Hays then rightly points out that this canonical discipline does not apply to the wider society, for which “the right to privacy may well be a useful principle for a secular political order.”
2. As for cross, there is an implicit and crucial connection between homosexuality and the cross in Romans. The human unrighteousness in Rom 1 is the condition that makes the cross (ie, the death of Christ) necessary (Rom 5:8). In addition, “[t]he human unrighteousness detailed in Rom 1 is answered by the righteousness of God, who puts forward Jesus to die for unrighteousness (Rom 3:23-25), enabling [us] to walk in newness of life.” (392)
Therefore, writes Hays, we can see the following two implications: first, “the wrath of God — manifested in God’s “giving up” of rebellious humanity to follow their own devices and desires — is not the last word.” The cross shows us that God loves us even while we are in rebellion “and the sacrificial death of his son is the depth of that love.” This is the logic of Paul’s “sting” operation in Rom 2:1ff, thinks Hays, that no one is sanctioned to condemn others for anything. “This has profound implications for how the Christian community ought to respond to persons of homosexual orientation. Even if some of their actions are contrary to God’s design, the cross models the way in which the community of faith ought to respond to them: not in condemnation, but in sacrificial service.” (393)
This is brilliant on Hays’ part, I must say. We are not to emulate the creator God in his wrathful condemnation, theologizes St. Paul, but rather, as ministers of reconciliation, we are to emulate the merciful love and welcoming invitation of Jesus, the saving, redeeming Lord.

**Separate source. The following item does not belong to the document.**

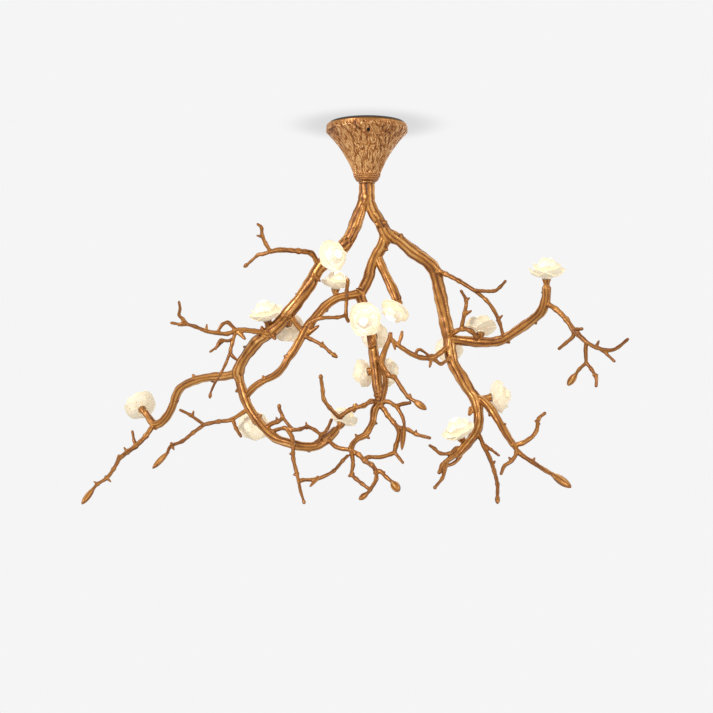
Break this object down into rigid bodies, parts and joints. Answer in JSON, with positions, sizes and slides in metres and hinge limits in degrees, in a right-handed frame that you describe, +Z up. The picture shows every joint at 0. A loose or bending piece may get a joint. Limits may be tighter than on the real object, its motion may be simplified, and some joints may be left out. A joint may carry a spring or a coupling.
{
  "type": "branch chandelier",
  "caption": "Ceiling light of cast bronze branches hanging from a trumpet canopy, with twigs, buds and lit porcelain flowers.",
  "frame": {"origin": "centre of the ceiling plate's upper face, in the ceiling plane", "axes": "+Z up along the stem, +X to the right and +Y away from a viewer in front"},
  "size_m": [0.9594, 0.4274, 0.695],
  "materials": {
    "zinc_plate": "zinc plated",
    "gilt_bronze": "cast, gilt brown patina",
    "dark_screws": "blackened",
    "driver_case": "moulded",
    "terminal_plastic": "moulded",
    "lead_jacket": "matt",
    "loom_jacket": "matt",
    "holder_ceramic": "ceramic",
    "petal_porcelain": "translucent glazed porcelain",
    "lamp_capsule": "frosted, lit"
  },
  "bodies": {
    "ceiling_fixing": {"ceiling_plate": "zinc_plate", "hanger_bridge": "zinc_plate", "canopy": "gilt_bronze", "canopy_screws": "dark_screws", "led_driver": "driver_case", "plate_screws": "zinc_plate", "terminal_block": "terminal_plastic", "terminal_screws": "zinc_plate", "input_lead": "lead_jacket", "output_lead": "lead_jacket"},
    "tree": {"stem": "zinc_plate", "stem_washer": "zinc_plate", "stem_nut": "zinc_plate", "neck_collar": "gilt_bronze", "wiring_loom": "loom_jacket", "lampholders": "holder_ceramic", "trunk": "gilt_bronze", "left_limb": "gilt_bronze", "left_outer_limb": "gilt_bronze", "left_lower_limb": "gilt_bronze", "centre_limb": "gilt_bronze", "centre_left_limb": "gilt_bronze", "centre_spray": "gilt_bronze", "right_limb": "gilt_bronze", "right_branch": "gilt_bronze", "lower_right_limb": "gilt_bronze", "flower_01": "petal_porcelain", "flower_02": "petal_porcelain", "flower_03": "petal_porcelain", "flower_04": "petal_porcelain", "flower_05": "petal_porcelain", "flower_06": "petal_porcelain", "flower_07": "petal_porcelain", "flower_08": "petal_porcelain", "flower_09": "petal_porcelain", "flower_10": "petal_porcelain", "flower_11": "petal_porcelain", "flower_12": "petal_porcelain", "flower_13": "petal_porcelain", "flower_14": "petal_porcelain", "flower_15": "petal_porcelain", "flower_16": "petal_porcelain", "flower_17": "petal_porcelain"},
    "lamp_body_01": {"lamp_01": "lamp_capsule"},
    "lamp_body_02": {"lamp_02": "lamp_capsule"},
    "lamp_body_03": {"lamp_03": "lamp_capsule"},
    "lamp_body_04": {"lamp_04": "lamp_capsule"},
    "lamp_body_05": {"lamp_05": "lamp_capsule"},
    "lamp_body_06": {"lamp_06": "lamp_capsule"},
    "lamp_body_07": {"lamp_07": "lamp_capsule"},
    "lamp_body_08": {"lamp_08": "lamp_capsule"},
    "lamp_body_09": {"lamp_09": "lamp_capsule"},
    "lamp_body_10": {"lamp_10": "lamp_capsule"},
    "lamp_body_11": {"lamp_11": "lamp_capsule"},
    "lamp_body_12": {"lamp_12": "lamp_capsule"},
    "lamp_body_13": {"lamp_13": "lamp_capsule"},
    "lamp_body_14": {"lamp_14": "lamp_capsule"},
    "lamp_body_15": {"lamp_15": "lamp_capsule"},
    "lamp_body_16": {"lamp_16": "lamp_capsule"},
    "lamp_body_17": {"lamp_17": "lamp_capsule"}
  },
  "joints": [
    {"name": "tree_swivel", "type": "hinge", "parent": "ceiling_fixing", "child": "tree", "pos_m": [0, 0, -0.05], "axis": [0, 0, 1], "range_deg": [-170, 170]},
    {"name": "lamp_01_pull", "type": "slide", "parent": "tree", "child": "lamp_body_01", "axis": [-0.366, 0.7849, 0.5], "range_m": [0, 0.012]},
    {"name": "lamp_02_pull", "type": "slide", "parent": "tree", "child": "lamp_body_02", "axis": [0.5665, -0.8091, 0.1564], "range_m": [0, 0.012]},
    {"name": "lamp_03_pull", "type": "slide", "parent": "tree", "child": "lamp_body_03", "axis": [0.104, -0.1801, 0.9781], "range_m": [0, 0.012]},
    {"name": "lamp_04_pull", "type": "slide", "parent": "tree", "child": "lamp_body_04", "axis": [-0.2034, -0.3522, 0.9135], "range_m": [0, 0.012]},
    {"name": "lamp_05_pull", "type": "slide", "parent": "tree", "child": "lamp_body_05", "axis": [-0.0319, 0.913, -0.4067], "range_m": [0, 0.012]},
    {"name": "lamp_06_pull", "type": "slide", "parent": "tree", "child": "lamp_body_06", "axis": [-0.1324, -0.9418, -0.309], "range_m": [0, 0.012]},
    {"name": "lamp_07_pull", "type": "slide", "parent": "tree", "child": "lamp_body_07", "axis": [-0.4742, -0.3705, -0.7986], "range_m": [0, 0.012]},
    {"name": "lamp_08_pull", "type": "slide", "parent": "tree", "child": "lamp_body_08", "axis": [0.3073, 0.9458, 0.1045], "range_m": [0, 0.012]},
    {"name": "lamp_09_pull", "type": "slide", "parent": "tree", "child": "lamp_body_09", "axis": [-0.8109, 0.547, -0.2079], "range_m": [0, 0.012]},
    {"name": "lamp_10_pull", "type": "slide", "parent": "tree", "child": "lamp_body_10", "axis": [0.6123, 0.7837, -0.1045], "range_m": [0, 0.012]},
    {"name": "lamp_11_pull", "type": "slide", "parent": "tree", "child": "lamp_body_11", "axis": [0.3536, 0.3536, 0.866], "range_m": [0, 0.012]},
    {"name": "lamp_12_pull", "type": "slide", "parent": "tree", "child": "lamp_body_12", "axis": [-0.2095, 0.8403, -0.5], "range_m": [0, 0.012]},
    {"name": "lamp_13_pull", "type": "slide", "parent": "tree", "child": "lamp_body_13", "axis": [0.0475, 0.4515, 0.891], "range_m": [0, 0.012]},
    {"name": "lamp_14_pull", "type": "slide", "parent": "tree", "child": "lamp_body_14", "axis": [0, 0.9511, -0.309], "range_m": [0, 0.012]},
    {"name": "lamp_15_pull", "type": "slide", "parent": "tree", "child": "lamp_body_15", "axis": [0, -0.1392, 0.9903], "range_m": [0, 0.012]},
    {"name": "lamp_16_pull", "type": "slide", "parent": "tree", "child": "lamp_body_16", "axis": [0.9728, 0.2068, 0.1045], "range_m": [0, 0.012]},
    {"name": "lamp_17_pull", "type": "slide", "parent": "tree", "child": "lamp_body_17", "axis": [-0.3596, -0.3018, 0.8829], "range_m": [0, 0.012]}
  ]
}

Secondly, because the cross “marks the end of the old life under the power of sin (Rom 6:1-4) … no one is locked into the past or into a psychological or biological determinism.” Only “in light of this transforming power” the Gary’s of the world (let alone the Matt Boulter’s of the world) enter into the hope and change offered in the Christian life.
3. New Creation. The eschatological framework of Romans and the entire NT implies that Christians will still struggle with sin, struggle “to live faithfully in the present time…. Those who demand fulfillment now, as though it were a right or guarantee, are living in a state of adolescent illusion.” (393)
And then Hays makes a striking statement: “Consequently, in this time between the times, some may find disciplined abstinence the only viable alternative to disordered sexuality.” (393) And then, “the art of eschatological moral discernment lies in working out how to live lives free from bondage to sin without presuming to be translated prematurely into a condition that is free from ‘the sufferings of the present time’ (Rom 8:18).”